> **What is expected**: Start at the line containing "doc.recompute()" and stop at the line containing "return low, high"; copy those lines exactly, both ends included, and no others.

--- Start ---

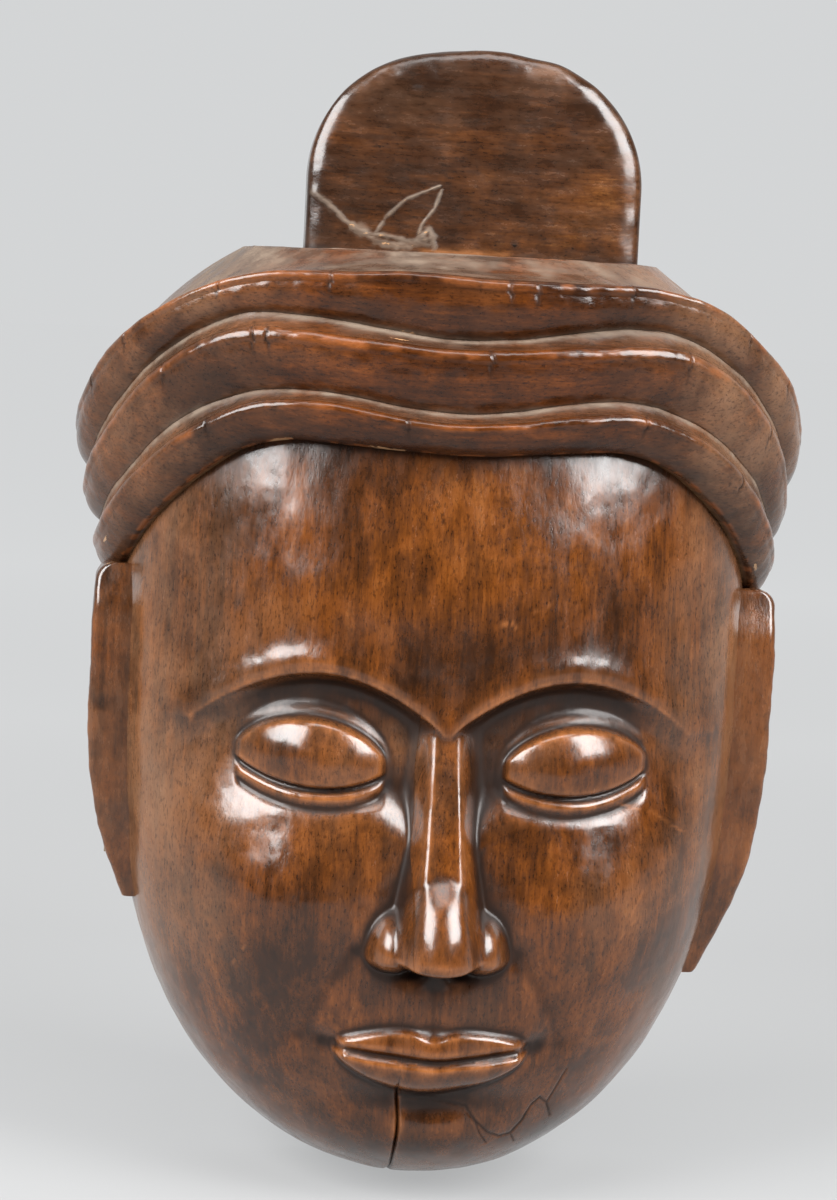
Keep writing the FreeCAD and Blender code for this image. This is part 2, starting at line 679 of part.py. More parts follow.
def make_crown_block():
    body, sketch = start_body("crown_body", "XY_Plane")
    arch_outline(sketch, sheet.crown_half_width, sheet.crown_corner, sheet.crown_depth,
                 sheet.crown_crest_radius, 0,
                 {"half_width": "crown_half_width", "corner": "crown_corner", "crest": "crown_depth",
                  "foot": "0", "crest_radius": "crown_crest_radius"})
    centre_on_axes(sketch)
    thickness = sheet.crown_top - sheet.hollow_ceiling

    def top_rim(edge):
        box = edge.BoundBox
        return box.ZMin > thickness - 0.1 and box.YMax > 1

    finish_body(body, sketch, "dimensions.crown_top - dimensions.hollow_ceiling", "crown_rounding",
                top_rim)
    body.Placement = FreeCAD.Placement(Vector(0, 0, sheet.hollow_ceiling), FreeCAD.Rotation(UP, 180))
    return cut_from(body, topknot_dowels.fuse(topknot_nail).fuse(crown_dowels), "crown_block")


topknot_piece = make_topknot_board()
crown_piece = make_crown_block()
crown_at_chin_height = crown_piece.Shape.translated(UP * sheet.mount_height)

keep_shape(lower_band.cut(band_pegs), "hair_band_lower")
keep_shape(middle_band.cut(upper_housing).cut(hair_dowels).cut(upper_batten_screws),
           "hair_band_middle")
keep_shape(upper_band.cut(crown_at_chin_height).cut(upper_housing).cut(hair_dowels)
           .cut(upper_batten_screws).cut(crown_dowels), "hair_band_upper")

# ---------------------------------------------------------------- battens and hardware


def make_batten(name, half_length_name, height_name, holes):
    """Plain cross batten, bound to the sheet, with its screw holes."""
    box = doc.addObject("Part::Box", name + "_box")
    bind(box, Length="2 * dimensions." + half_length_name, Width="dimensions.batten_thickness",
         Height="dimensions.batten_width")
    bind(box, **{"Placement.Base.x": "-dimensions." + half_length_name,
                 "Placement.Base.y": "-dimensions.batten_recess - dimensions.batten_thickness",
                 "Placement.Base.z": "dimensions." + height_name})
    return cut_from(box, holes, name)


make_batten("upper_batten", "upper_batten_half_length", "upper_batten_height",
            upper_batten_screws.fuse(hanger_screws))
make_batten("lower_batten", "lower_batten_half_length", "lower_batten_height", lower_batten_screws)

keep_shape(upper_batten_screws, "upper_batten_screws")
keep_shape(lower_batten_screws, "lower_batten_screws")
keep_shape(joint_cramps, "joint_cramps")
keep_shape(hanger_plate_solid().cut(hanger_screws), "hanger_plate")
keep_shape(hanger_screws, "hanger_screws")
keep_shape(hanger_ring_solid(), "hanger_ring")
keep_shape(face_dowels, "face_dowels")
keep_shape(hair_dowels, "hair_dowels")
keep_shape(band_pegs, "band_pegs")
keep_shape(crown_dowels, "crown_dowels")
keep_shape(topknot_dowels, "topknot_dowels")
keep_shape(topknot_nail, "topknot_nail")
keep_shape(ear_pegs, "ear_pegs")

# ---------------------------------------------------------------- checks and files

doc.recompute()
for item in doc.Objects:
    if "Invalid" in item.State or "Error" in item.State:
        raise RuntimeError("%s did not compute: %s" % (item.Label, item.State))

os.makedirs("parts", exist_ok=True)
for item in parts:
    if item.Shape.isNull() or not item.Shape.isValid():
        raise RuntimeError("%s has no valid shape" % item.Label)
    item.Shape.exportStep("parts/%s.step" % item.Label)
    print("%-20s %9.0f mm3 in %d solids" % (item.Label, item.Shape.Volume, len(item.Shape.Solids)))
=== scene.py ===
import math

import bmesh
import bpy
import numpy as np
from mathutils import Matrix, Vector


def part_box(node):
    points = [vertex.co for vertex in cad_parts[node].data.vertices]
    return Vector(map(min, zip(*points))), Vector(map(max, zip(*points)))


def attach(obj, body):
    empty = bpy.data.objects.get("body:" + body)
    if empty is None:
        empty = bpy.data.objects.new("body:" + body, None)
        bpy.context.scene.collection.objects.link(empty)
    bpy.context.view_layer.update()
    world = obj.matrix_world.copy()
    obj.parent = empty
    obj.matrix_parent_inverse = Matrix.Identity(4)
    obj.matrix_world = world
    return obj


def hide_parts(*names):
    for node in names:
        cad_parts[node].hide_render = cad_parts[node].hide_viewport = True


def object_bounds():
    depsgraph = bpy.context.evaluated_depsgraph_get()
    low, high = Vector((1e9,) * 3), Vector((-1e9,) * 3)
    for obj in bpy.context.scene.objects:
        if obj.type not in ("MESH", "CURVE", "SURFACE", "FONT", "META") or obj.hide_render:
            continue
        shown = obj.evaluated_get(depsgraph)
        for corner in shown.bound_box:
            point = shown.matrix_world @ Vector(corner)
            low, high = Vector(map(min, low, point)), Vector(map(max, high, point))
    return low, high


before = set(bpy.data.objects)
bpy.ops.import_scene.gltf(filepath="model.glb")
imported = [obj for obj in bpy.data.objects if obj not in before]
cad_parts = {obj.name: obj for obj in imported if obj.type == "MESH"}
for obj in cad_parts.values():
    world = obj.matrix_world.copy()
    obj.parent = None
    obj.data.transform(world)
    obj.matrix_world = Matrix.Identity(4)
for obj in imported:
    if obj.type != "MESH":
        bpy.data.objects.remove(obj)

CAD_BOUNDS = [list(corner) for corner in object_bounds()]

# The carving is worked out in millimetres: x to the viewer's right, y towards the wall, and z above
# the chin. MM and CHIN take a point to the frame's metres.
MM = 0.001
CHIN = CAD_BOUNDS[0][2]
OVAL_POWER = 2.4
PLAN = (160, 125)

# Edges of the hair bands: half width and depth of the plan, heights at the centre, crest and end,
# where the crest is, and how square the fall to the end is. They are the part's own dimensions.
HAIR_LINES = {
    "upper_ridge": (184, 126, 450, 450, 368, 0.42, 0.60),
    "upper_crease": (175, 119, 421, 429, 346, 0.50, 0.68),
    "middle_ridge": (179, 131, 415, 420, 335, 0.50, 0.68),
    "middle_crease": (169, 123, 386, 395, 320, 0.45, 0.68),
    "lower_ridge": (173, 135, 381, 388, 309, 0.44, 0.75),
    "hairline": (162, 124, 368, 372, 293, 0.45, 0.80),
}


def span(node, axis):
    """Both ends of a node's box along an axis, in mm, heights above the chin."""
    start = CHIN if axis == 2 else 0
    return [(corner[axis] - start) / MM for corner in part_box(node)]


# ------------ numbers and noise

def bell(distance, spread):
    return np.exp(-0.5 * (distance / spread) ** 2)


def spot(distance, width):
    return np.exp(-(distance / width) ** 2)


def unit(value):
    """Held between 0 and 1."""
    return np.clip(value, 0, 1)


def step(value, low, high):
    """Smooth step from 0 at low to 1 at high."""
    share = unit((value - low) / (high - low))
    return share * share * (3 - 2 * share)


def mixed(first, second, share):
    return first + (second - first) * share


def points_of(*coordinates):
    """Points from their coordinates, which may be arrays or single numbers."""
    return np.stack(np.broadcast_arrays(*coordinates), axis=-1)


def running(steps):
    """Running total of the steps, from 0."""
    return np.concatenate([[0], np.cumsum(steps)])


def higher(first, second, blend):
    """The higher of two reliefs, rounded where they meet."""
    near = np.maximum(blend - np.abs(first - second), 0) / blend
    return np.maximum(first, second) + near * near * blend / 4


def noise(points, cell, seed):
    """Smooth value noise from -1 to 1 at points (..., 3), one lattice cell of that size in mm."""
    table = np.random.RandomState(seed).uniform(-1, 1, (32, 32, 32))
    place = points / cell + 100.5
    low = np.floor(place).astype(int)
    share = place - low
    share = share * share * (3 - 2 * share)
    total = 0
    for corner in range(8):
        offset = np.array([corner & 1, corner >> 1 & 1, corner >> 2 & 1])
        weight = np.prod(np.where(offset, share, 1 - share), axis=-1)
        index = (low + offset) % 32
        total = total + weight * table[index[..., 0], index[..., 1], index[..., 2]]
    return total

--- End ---

> **Written response**:
doc.recompute()
for item in doc.Objects:
    if "Invalid" in item.State or "Error" in item.State:
        raise RuntimeError("%s did not compute: %s" % (item.Label, item.State))

os.makedirs("parts", exist_ok=True)
for item in parts:
    if item.Shape.isNull() or not item.Shape.isValid():
        raise RuntimeError("%s has no valid shape" % item.Label)
    item.Shape.exportStep("parts/%s.step" % item.Label)
    print("%-20s %9.0f mm3 in %d solids" % (item.Label, item.Shape.Volume, len(item.Shape.Solids)))
=== scene.py ===
import math

import bmesh
import bpy
import numpy as np
from mathutils import Matrix, Vector


def part_box(node):
    points = [vertex.co for vertex in cad_parts[node].data.vertices]
    return Vector(map(min, zip(*points))), Vector(map(max, zip(*points)))


def attach(obj, body):
    empty = bpy.data.objects.get("body:" + body)
    if empty is None:
        empty = bpy.data.objects.new("body:" + body, None)
        bpy.context.scene.collection.objects.link(empty)
    bpy.context.view_layer.update()
    world = obj.matrix_world.copy()
    obj.parent = empty
    obj.matrix_parent_inverse = Matrix.Identity(4)
    obj.matrix_world = world
    return obj


def hide_parts(*names):
    for node in names:
        cad_parts[node].hide_render = cad_parts[node].hide_viewport = True


def object_bounds():
    depsgraph = bpy.context.evaluated_depsgraph_get()
    low, high = Vector((1e9,) * 3), Vector((-1e9,) * 3)
    for obj in bpy.context.scene.objects:
        if obj.type not in ("MESH", "CURVE", "SURFACE", "FONT", "META") or obj.hide_render:
            continue
        shown = obj.evaluated_get(depsgraph)
        for corner in shown.bound_box:
            point = shown.matrix_world @ Vector(corner)
            low, high = Vector(map(min, low, point)), Vector(map(max, high, point))
    return low, high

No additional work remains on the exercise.